The required output is the exact run of lines from the line containing "Model this object" to the line containing "centre_to_corner = hypotenuse", inclusive, and nothing besides.
>> Start RECORDS FOR THIS EXERCISE
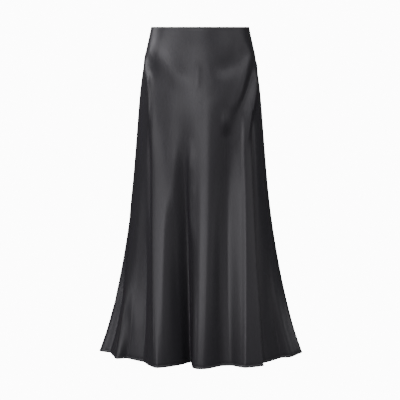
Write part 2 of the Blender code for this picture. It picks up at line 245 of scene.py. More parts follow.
# %% Creases at the front and the left side
# name, side, depth, half width, share of its length that fades at the top and at the foot,
# then points of its path as (drop, across), with lengths in millimetres
FRONT_CREASES = (
    ("left_hip_groove", "front", -2.2, 5.6, 0.15, 0.10,
     ((100, -133), (145, -131), (210, -129), (310, -128), (440, -128), (590, -127), (770, -126))),
    ("left_hip_side_ridge", "front", 3.5, 6.5, 0.30, 0.40,
     ((100, -131), (145, -128), (210, -127), (270, -126))),
    ("first_flute_edge", "front", 6.5, 14.0, 0.29, 0.40,
     ((50, -147), (95, -138), (145, -130), (195, -126), (260, -123), (335, -120), (460, -120))),
    ("left_hip_drag", "front", 3.3, 25.7, 0.15, 0.35,
     ((50, -139), (80, -102), (120, -59), (160, -14))),
    ("centre_front_nip", "front", 1.1, 9.2, 0.40, 0.30,
     ((80, -6), (120, -7), (165, -8))),
    ("second_flute_twin", "front", 6.1, 11.2, 0.30, 0.30,
     ((270, -24), (370, -24), (470, -22), (570, -17))),
    ("small_chevron", "front", 4.4, 11.0, 0.45, 0.45,
     ((200, 61), (238, 63), (278, 66))),
    ("right_hip_ridge", "front", 2.2, 12.4, 0.12, 0.30,
     ((55, 140), (95, 120), (140, 105), (180, 89), (225, 74), (265, 64))),
    ("right_hip_valley", "front", -5.6, 13.5, 0.42, 0.46,
     ((80, 134), (110, 134), (145, 127), (180, 116), (215, 102), (250, 89), (295, 74))),
    ("third_flute_top", "front", 5.6, 12.5, 0.34, 0.50,
     ((70, 137), (107, 142), (150, 141), (187, 134), (250, 121), (313, 112), (410, 106))),
    ("right_waist_hollow", "front", -4.5, 24.7, 0.20, 0.30,
     ((50, 126), (80, 102), (100, 66), (110, 23))),
    ("right_hip_pad", "front", 1.4, 30.0, 0.40, 0.40,
     ((160, 30), (190, 58), (220, 80))),
    ("left_facet_ridge", "front", 1.3, 13.0, 0.35, 0.35,
     ((435, -130), (540, -133), (695, -139), (805, -143))),
    ("right_thread", "front", 0.5, 3.6, 0.30, 0.30,
     ((435, 138), (540, 140), (650, 140))),
    ("left_back_tuck", "left", -1.7, 19.0, 0.45, 0.45,
     ((680, -190), (715, -209), (745, -232))),
)
print(len(FRONT_CREASES), "creases at the front and the left side")

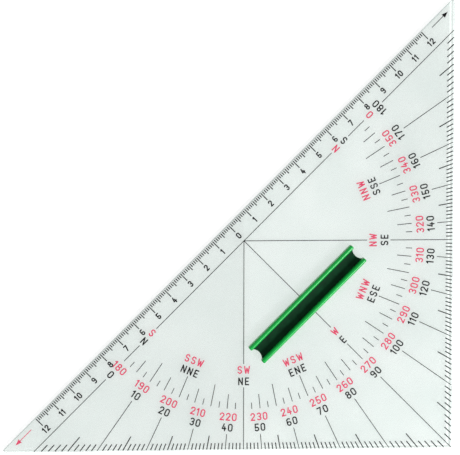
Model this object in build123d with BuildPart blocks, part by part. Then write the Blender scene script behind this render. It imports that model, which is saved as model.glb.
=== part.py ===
from build123d import *
from functools import lru_cache
from math import cos, radians, sin, sqrt
import os

# A clear 45-45-90 navigation set square: a protractor plate with its printed scales and a grip
# that lifts off. Millimetres. The origin is the protractor's centre, on the plate's underside:
# +X runs along the hypotenuse, the right-angle corner points to -Y, and +Z is up off the chart.
# A bearing of 0 degrees points to -X, 90 to the right-angle corner and 180 to +X.

# Plate
leg = 200.0                       # the two short edges
plate_thickness = 2.0
centre_to_hypotenuse = 10.0       # from the protractor's centre to the ruling edge
corner_radius = 0.8
edge_chamfer = 0.35
hypotenuse = leg * sqrt(2)
centre_to_corner = hypotenuse / 2 - centre_to_hypotenuse

# Grip
grip_length = 64.0
grip_width = 10.0
grip_height = 4.5                 # above the plate
grip_from_centre = 39.5           # from the protractor's centre to the grip's middle line
rail_width = 2.0
rail_end_radius = 0.6
rail_top_radius = 0.5
web_length = 60.0                 # at the middle, where its ends curve in the most
web_end_hollow = 1.2              # how far the ends curve in between the rails
web_thickness = 1.0
inlay_thickness = 0.7
inlay_gap = 0.05                  # around the inlay
print_clearance = 0.15            # air between the grip's underside and the printed plate
stud_spacing = 40.0
stud_radius = 2.4
stud_clearance = 0.05
stud_slot = 0.8                   # the slot that lets a stud spring inwards
stud_tip_above_chart = 0.2
stud_tip_chamfer = 0.3
shoulder_radius = 3.0

# Printing
ink = 0.03                        # thickness of the printed layer
fine_line = 0.32                  # the long lines, the ring and the arrows
tick_line = 0.45                  # the ticks of the scale and the short edges
print_margin = 0.4                # from an edge to the outer ends of its ticks
point_angle = 22.5                # between neighbouring lettered points of the compass
scale_half_length = 120           # the scale reads 12 cm each way from the centre
scale_tick_ends = {10: 5.4, 5: 7.0, 1: 8.0}      # how far from the baseline each kind stops
scale_numeral_height = 2.9
scale_numeral_from_centre = 3.3
edge_tick_depth = {5: 6.6, 1: 3.25}              # in from the leg edges, square to them
ring_outer_radius = 74.7
ring_inner_radii = {"point": 64.8, "half": 68.3, "quarter": 71.9}
letter_gap = (54.6, 65.0)         # radii between which the long lines stop for the letters
numeral_gap = (74.7, 86.1)        # and for the degree numerals
degree_numeral_radius = 83.1
reciprocal_numeral_radius = 78.3
end_label_aside = 0.75            # a wide label beside the baseline keeps off the scale
last_label_outwards = 0.5         # and the last one off the red numeral inside it
letter_radius = 62.3
reciprocal_letter_radius = 57.2
character_height = 3.5
character_width = 0.6             # of the height
character_advance = {"1": 0.5, "N": 0.86, "S": 0.84, "W": 0.98}   # of the height
usual_advance = 0.78
pen = 0.55                        # width of the strokes
points = ["N", "NNE", "NE", "ENE", "E", "ESE", "SE", "SSE", "S"]
reciprocal_points = ["S", "SSW", "SW", "WSW", "W", "WNW", "NW", "NNW", "N"]
arrow_from_baseline = 7.7
arrow_tail, arrow_tip = 124.8, 134.6
arrow_head_length, arrow_head_width = 2.8, 2.0

print_plane = Plane.XY.offset(plate_thickness)
grip_base = plate_thickness + print_clearance
os.makedirs("parts", exist_ok=True)


def finish(part, name):
    """Label a finished piece and write it."""
    part.label = name
    export_step(part, f"parts/{name}.step")


def on_bearing(bearing, radius):
    """A place at a bearing and a distance from the protractor's centre, X pointing outwards."""
    angle = radians(180 + bearing)
    return Location((radius * cos(angle), radius * sin(angle)), 180 + bearing)


def radius_to_leg(bearing, depth):
    """The distance from the centre, on a bearing, to a line this deep inside the leg edge."""
    across = centre_to_corner - depth * sqrt(2)
    return across / (abs(cos(radians(bearing))) + sin(radians(bearing)))


def strip(bearing, inner, outer, width=fine_line):
    """Add a thin radial line to the sketch that is open."""
    with Locations(on_bearing(bearing, inner)):
        Rectangle(outer - inner, width, align=(Align.MIN, Align.CENTER))


# Lettering: each character is drawn with a round pen in a box of width w and height h, whose
# centre is the origin. A character is a list of strokes, and each stroke is a run of lines or
# arcs. Round dots of the pen's width finish the free ends and the sharp corners.
def bowl(x, y, radius, start, sweep):
    CenterArc((x, y), radius, start, sweep)


def draw_0(w, h):
    for side in (-1, 1):
        Line((side * w, w - h), (side * w, h - w))
    bowl(0, h - w, w, 0, 180)
    bowl(0, w - h, w, 180, 180)
    return []


def draw_1(w, h):
    corners = [(-0.55 * w, 0.62 * h), (0.25 * w, h), (0.25 * w, -h)]
    Polyline(*corners)
    return corners


def draw_2(w, h):
    bowl(0, h - w, w, 170, -210)
    neck = (w * cos(radians(40)), h - w - w * sin(radians(40)))
    Polyline(neck, (-w, -h), (w, -h))
    return [(-w * cos(radians(10)), h - w + w * sin(radians(10))), neck, (-w, -h), (w, -h)]


def draw_3(w, h):
    r = h / 2
    middle = w - r
    bowl(middle, r, r, 150, -240)
    bowl(middle, -r, r, 90, -240)
    end = (middle - r * cos(radians(30)), r + r * sin(radians(30)))
    return [end, (middle, 0), (end[0], -end[1])]


def draw_4(w, h):
    slope = [(-0.1 * w, h), (-w, -0.4 * h), (w, -0.4 * h)]
    upright = [(0.35 * w, 0.15 * h), (0.35 * w, -h)]
    Polyline(*slope)
    Line(*upright)
    return slope + upright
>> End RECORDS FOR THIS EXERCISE
* **SOLUTION TO THE PROBLEM**:
Model this object in build123d with BuildPart blocks, part by part. Then write the Blender scene script behind this render. It imports that model, which is saved as model.glb.
=== part.py ===
from build123d import *
from functools import lru_cache
from math import cos, radians, sin, sqrt
import os

# A clear 45-45-90 navigation set square: a protractor plate with its printed scales and a grip
# that lifts off. Millimetres. The origin is the protractor's centre, on the plate's underside:
# +X runs along the hypotenuse, the right-angle corner points to -Y, and +Z is up off the chart.
# A bearing of 0 degrees points to -X, 90 to the right-angle corner and 180 to +X.

# Plate
leg = 200.0                       # the two short edges
plate_thickness = 2.0
centre_to_hypotenuse = 10.0       # from the protractor's centre to the ruling edge
corner_radius = 0.8
edge_chamfer = 0.35
hypotenuse = leg * sqrt(2)
centre_to_corner = hypotenuse / 2 - centre_to_hypotenuse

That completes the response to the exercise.